Short exercise:
Copy the data exactly from the line that contains "const plateRadius = BASE.rim" through the line that contains "if empty is", keeping both end lines and leaving out everything else.

Record set:
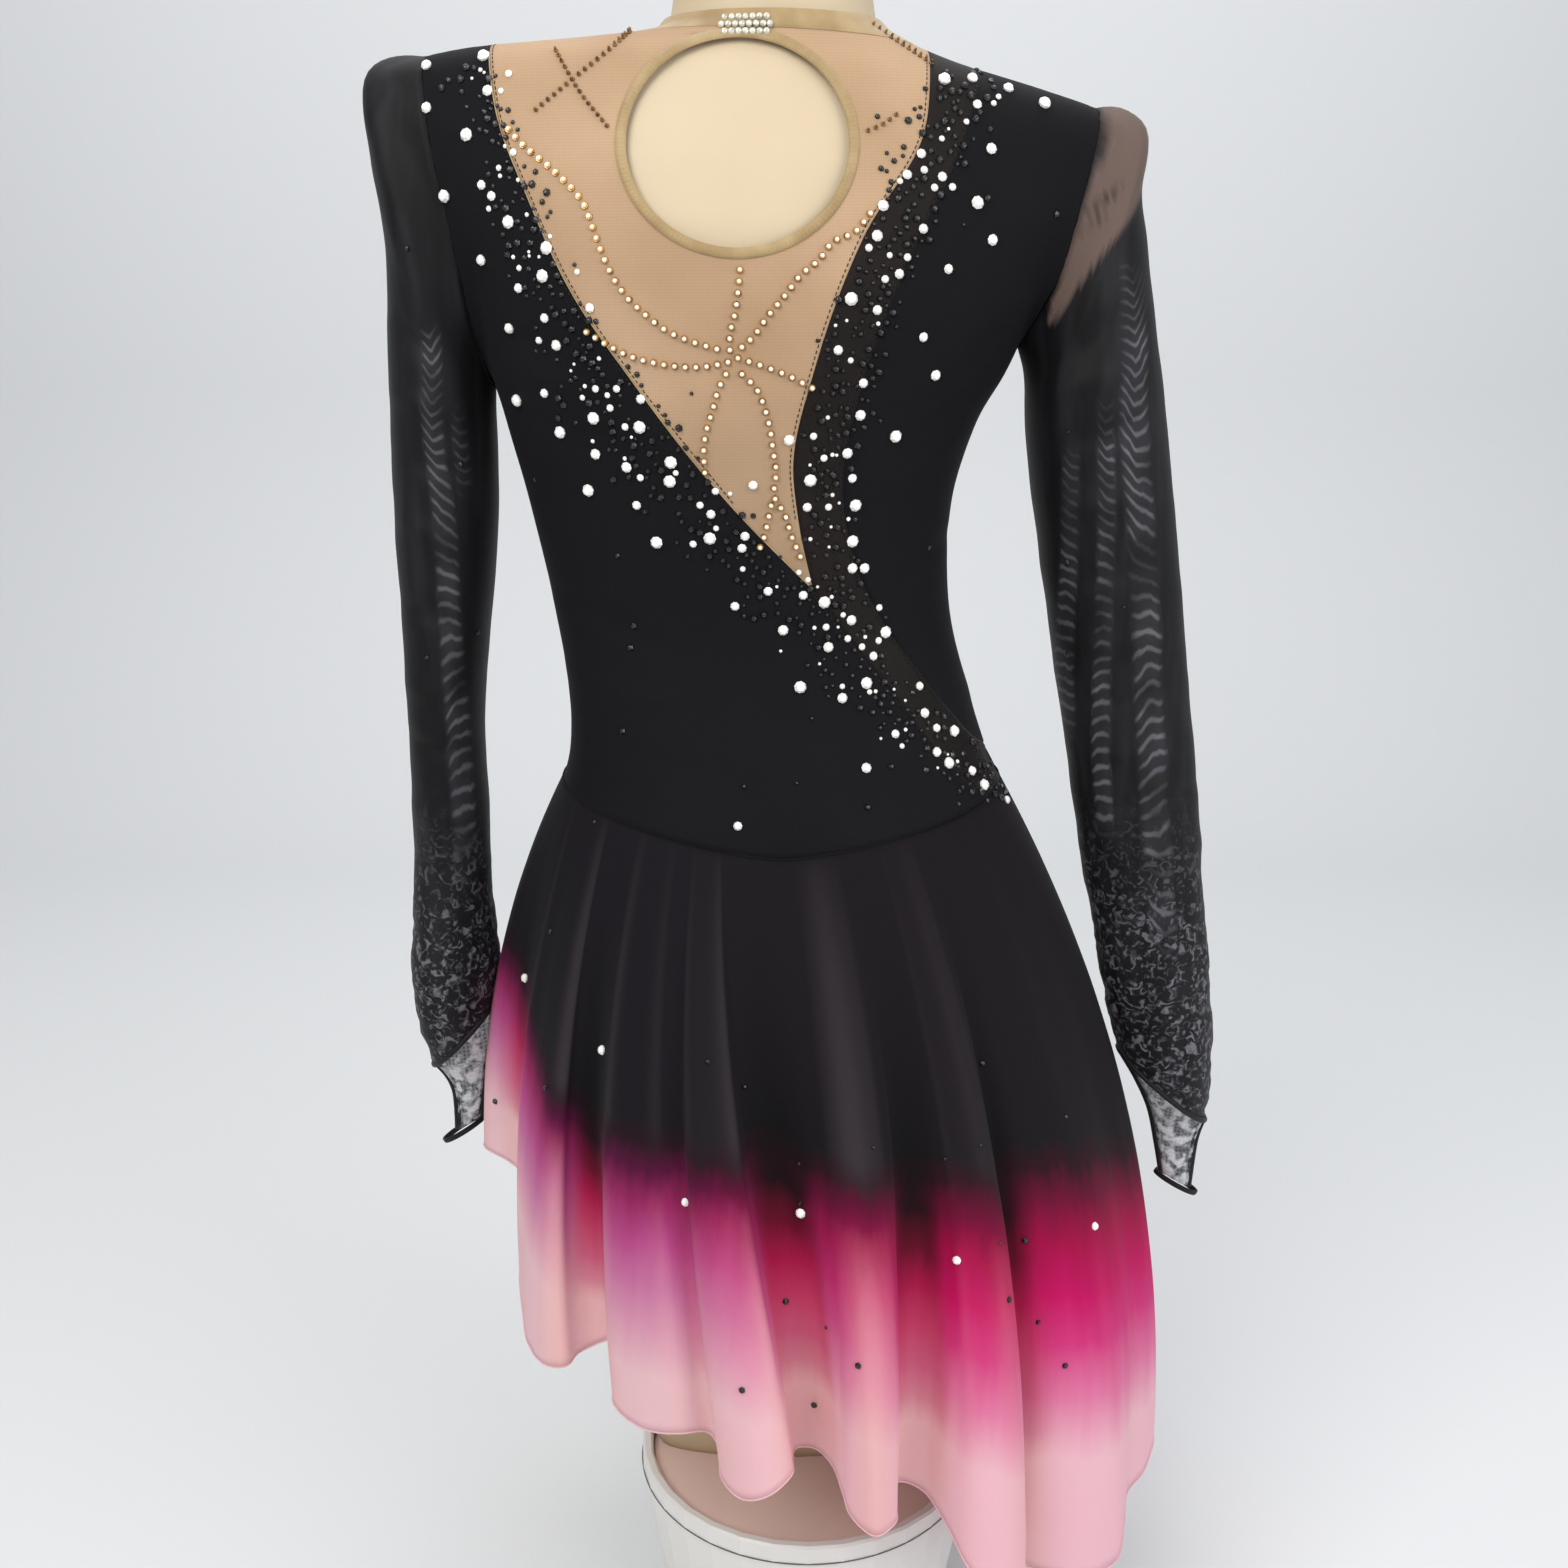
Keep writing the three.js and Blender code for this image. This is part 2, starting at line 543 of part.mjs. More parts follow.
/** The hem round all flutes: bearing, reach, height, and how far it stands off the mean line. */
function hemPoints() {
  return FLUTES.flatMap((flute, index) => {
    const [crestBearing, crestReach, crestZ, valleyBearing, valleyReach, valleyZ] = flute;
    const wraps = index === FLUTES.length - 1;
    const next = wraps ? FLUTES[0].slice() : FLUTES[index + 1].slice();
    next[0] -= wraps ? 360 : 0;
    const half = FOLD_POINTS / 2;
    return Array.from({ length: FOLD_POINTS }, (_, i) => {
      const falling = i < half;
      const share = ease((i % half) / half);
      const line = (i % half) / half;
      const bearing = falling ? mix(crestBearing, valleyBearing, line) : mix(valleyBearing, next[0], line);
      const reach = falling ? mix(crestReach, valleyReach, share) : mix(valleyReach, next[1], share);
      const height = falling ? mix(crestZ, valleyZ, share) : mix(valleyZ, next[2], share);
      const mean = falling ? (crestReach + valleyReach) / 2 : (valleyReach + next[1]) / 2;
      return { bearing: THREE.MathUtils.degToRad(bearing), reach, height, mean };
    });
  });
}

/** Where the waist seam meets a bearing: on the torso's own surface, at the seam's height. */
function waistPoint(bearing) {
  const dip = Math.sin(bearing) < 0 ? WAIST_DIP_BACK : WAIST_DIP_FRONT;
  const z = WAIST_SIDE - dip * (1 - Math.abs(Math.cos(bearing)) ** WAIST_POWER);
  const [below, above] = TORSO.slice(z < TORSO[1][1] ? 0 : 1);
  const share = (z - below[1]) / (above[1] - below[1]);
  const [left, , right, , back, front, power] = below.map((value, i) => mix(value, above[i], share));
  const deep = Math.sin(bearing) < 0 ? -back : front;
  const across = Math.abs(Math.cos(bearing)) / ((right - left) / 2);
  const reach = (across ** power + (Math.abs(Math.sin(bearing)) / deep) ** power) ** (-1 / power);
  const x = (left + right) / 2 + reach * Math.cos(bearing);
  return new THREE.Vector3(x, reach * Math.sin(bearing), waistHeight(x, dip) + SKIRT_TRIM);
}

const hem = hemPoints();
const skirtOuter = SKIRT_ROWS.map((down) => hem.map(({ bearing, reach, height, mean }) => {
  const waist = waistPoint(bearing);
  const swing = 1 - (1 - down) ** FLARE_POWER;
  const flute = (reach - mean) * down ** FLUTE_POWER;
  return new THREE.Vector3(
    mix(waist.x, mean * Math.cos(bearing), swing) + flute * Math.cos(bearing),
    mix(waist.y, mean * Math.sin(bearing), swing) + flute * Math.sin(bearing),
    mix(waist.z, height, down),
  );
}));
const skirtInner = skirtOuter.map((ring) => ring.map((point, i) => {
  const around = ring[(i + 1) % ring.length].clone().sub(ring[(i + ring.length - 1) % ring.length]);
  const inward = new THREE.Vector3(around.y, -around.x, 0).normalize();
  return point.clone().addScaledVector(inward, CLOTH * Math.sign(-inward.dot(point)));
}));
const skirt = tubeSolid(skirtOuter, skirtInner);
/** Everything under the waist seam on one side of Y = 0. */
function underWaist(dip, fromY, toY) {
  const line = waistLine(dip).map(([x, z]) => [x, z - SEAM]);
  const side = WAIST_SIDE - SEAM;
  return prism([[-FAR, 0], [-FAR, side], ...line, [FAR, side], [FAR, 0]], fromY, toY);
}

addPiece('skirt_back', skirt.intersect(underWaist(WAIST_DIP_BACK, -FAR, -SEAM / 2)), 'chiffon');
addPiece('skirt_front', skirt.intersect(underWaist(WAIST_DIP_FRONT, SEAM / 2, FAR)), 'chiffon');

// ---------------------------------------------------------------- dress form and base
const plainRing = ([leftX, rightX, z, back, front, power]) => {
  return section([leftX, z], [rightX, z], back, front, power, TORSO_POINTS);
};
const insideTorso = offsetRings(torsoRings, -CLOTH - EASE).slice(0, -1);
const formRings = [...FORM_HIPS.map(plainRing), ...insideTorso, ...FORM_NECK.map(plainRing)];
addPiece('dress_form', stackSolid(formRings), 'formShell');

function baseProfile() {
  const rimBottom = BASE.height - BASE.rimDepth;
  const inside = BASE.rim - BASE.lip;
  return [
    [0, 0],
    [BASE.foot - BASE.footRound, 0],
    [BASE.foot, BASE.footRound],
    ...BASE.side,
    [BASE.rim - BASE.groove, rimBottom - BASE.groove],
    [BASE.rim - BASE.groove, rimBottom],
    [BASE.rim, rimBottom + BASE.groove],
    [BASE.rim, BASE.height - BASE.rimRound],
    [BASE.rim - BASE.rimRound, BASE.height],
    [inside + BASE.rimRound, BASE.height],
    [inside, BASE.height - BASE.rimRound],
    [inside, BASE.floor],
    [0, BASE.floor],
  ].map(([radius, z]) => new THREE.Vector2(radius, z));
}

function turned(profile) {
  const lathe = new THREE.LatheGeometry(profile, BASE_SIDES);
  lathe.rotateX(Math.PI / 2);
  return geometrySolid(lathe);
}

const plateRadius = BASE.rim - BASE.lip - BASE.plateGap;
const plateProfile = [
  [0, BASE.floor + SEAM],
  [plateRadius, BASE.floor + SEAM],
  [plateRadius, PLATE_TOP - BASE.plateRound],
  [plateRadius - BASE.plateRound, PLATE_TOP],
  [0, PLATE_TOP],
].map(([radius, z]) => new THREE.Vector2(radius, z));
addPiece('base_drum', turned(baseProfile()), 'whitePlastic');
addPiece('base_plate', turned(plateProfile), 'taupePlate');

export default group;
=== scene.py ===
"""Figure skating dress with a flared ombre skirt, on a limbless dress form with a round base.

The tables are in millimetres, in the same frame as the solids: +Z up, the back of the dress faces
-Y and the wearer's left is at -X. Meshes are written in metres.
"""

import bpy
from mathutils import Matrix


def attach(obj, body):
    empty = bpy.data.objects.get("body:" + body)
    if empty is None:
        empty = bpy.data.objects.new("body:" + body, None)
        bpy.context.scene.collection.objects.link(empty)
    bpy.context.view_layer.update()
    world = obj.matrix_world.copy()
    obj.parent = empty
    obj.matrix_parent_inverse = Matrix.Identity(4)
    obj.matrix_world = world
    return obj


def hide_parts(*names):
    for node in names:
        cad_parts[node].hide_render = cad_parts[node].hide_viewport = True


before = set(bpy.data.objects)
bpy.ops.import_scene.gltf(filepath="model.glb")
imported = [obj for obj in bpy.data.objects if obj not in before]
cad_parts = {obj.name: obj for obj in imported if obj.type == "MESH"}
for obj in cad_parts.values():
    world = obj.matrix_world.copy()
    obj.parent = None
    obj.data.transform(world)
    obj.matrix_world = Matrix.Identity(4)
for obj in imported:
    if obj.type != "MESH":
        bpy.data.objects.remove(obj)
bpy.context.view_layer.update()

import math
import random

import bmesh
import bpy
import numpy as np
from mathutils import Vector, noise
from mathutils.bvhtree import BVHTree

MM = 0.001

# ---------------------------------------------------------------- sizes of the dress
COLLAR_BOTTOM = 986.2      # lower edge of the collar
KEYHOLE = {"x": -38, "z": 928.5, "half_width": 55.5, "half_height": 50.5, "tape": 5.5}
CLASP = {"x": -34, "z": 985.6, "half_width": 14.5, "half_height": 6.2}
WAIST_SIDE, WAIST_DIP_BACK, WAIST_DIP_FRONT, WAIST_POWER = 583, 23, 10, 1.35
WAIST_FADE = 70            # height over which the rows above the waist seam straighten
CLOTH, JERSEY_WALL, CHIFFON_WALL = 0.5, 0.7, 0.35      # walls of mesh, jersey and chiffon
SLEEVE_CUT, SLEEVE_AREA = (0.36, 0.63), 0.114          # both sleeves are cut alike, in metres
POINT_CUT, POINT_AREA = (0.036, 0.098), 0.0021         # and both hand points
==
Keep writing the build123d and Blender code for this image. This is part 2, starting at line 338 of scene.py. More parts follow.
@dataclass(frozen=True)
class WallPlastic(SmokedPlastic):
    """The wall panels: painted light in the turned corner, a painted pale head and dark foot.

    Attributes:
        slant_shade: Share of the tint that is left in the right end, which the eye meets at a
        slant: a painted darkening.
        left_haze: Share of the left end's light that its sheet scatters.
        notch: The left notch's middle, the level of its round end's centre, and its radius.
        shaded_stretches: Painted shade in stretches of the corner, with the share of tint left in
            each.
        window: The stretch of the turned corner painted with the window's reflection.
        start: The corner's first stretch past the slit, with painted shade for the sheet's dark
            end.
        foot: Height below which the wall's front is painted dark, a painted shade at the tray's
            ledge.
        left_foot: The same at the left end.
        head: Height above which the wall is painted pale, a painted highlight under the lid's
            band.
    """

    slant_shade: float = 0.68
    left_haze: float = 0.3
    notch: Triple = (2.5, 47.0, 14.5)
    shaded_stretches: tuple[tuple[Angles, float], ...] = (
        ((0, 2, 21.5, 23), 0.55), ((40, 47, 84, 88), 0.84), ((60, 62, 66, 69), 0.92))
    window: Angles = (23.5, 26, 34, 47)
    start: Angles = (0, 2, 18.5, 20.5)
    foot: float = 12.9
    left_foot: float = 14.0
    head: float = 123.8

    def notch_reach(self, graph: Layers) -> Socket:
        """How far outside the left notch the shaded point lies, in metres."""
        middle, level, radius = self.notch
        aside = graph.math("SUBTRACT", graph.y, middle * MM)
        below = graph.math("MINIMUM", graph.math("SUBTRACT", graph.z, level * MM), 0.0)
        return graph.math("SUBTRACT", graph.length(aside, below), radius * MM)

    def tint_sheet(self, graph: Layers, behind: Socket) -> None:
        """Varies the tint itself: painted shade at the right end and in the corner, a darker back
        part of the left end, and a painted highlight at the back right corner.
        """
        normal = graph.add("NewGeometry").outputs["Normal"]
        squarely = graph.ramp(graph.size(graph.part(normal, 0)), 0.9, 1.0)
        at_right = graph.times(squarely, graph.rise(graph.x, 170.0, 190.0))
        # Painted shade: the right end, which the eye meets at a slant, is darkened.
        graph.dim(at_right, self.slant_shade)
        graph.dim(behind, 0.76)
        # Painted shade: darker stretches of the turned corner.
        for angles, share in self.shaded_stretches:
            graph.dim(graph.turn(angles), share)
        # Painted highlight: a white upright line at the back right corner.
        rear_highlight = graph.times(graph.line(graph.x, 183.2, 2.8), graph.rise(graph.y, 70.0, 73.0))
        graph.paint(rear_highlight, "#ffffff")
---
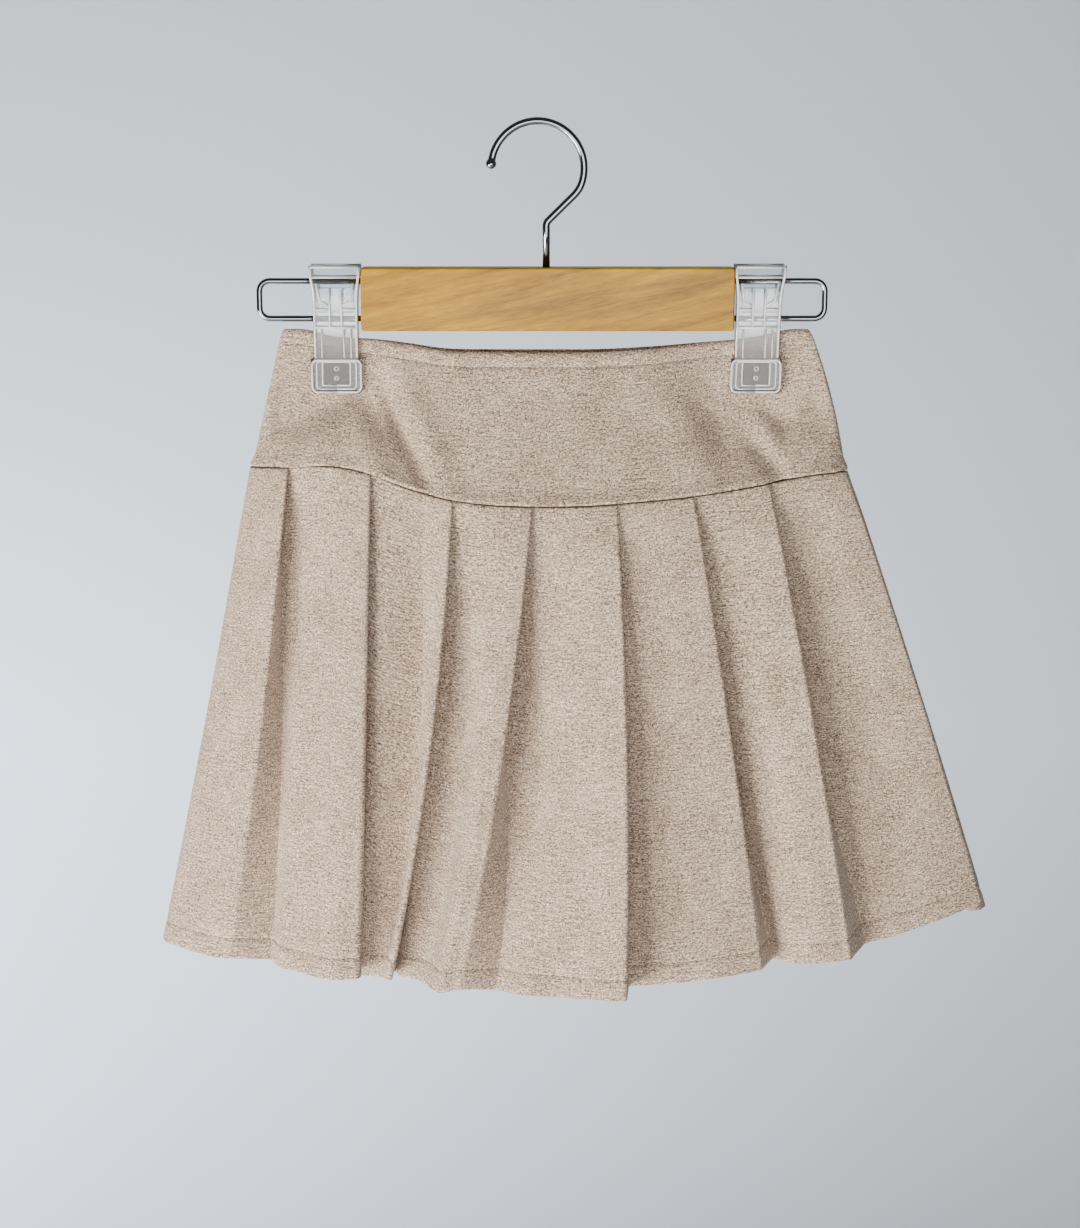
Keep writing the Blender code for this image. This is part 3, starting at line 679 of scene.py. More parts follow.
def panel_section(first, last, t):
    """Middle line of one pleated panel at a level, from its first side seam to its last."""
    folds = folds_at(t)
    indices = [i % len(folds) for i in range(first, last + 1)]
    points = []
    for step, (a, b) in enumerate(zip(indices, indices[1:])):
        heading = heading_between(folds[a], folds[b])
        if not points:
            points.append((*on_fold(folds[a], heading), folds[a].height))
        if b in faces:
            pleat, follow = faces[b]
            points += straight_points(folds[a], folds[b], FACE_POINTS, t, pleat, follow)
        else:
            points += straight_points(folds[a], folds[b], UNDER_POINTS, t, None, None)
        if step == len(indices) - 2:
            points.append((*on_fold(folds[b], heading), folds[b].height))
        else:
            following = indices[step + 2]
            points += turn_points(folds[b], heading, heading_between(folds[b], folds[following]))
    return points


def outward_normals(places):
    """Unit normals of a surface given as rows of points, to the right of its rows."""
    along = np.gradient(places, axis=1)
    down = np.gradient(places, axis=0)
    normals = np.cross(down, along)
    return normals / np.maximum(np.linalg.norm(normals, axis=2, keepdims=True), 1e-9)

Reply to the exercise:
const plateRadius = BASE.rim - BASE.lip - BASE.plateGap;
const plateProfile = [
  [0, BASE.floor + SEAM],
  [plateRadius, BASE.floor + SEAM],
  [plateRadius, PLATE_TOP - BASE.plateRound],
  [plateRadius - BASE.plateRound, PLATE_TOP],
  [0, PLATE_TOP],
].map(([radius, z]) => new THREE.Vector2(radius, z));
addPiece('base_drum', turned(baseProfile()), 'whitePlastic');
addPiece('base_plate', turned(plateProfile), 'taupePlate');

export default group;
=== scene.py ===
"""Figure skating dress with a flared ombre skirt, on a limbless dress form with a round base.

The tables are in millimetres, in the same frame as the solids: +Z up, the back of the dress faces
-Y and the wearer's left is at -X. Meshes are written in metres.
"""

import bpy
from mathutils import Matrix


def attach(obj, body):
    empty = bpy.data.objects.get("body:" + body)
    if empty is None:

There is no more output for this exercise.